Experimental investigation of global-distortional interaction buckling of stainless steel C-beams

Abstract

This work reports the test data for press-braked stainless steel C-beams subjected to global-distortional (G-D) interaction. The chemical constituents of austenitic S30408 used in the tests were proved to meet the European (EN 10088–1:2014) and Chinese (GB/T 3280–2015) codes. The tensile test of the material was performed to determine the mechanical properties of the flat and corner areas of the press-braked C-beams. Initial imperfections of each specimen were assessed before conducting the bearing capacity tests. A total of 10 specimens consisting of 20C-beams were subjected to four-point bending.

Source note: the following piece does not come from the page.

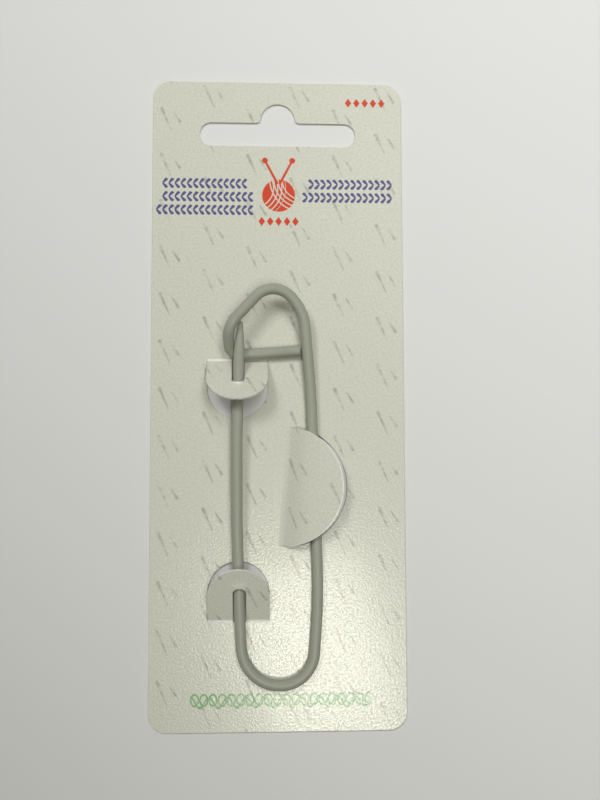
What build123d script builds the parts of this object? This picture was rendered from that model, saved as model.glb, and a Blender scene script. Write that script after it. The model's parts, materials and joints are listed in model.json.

All specimens first underwent distortional buckling and then global buckling. The vertical displacement at the mid-span and the loading points, support rotation, distortional deformation, lateral deformation, strain at the boundary of the upper flange as well as strain of the lower flange were meticulously recorded and analyzed. Based on the observed test phenomena, the recorded displacement and strain data, the failure mechanism of G-D interaction and the development of the buckling waves were unveiled. The test data was employed to evaluate the accuracy of the design methods in accordance to the Direct Strength Method (DSM), EN 1993-1-4, AS/NZS 4673 and ASCE 8–22. All codes are found to account for distortional buckling by employing the Effective Width Method (EWM) to reduce the compression plate area. The evaluation results revealed that DSM could safely and stably make a prediction of the ultimate capacity for G-D interaction in stainless steel beams, while EWM have a lower performance in prediction.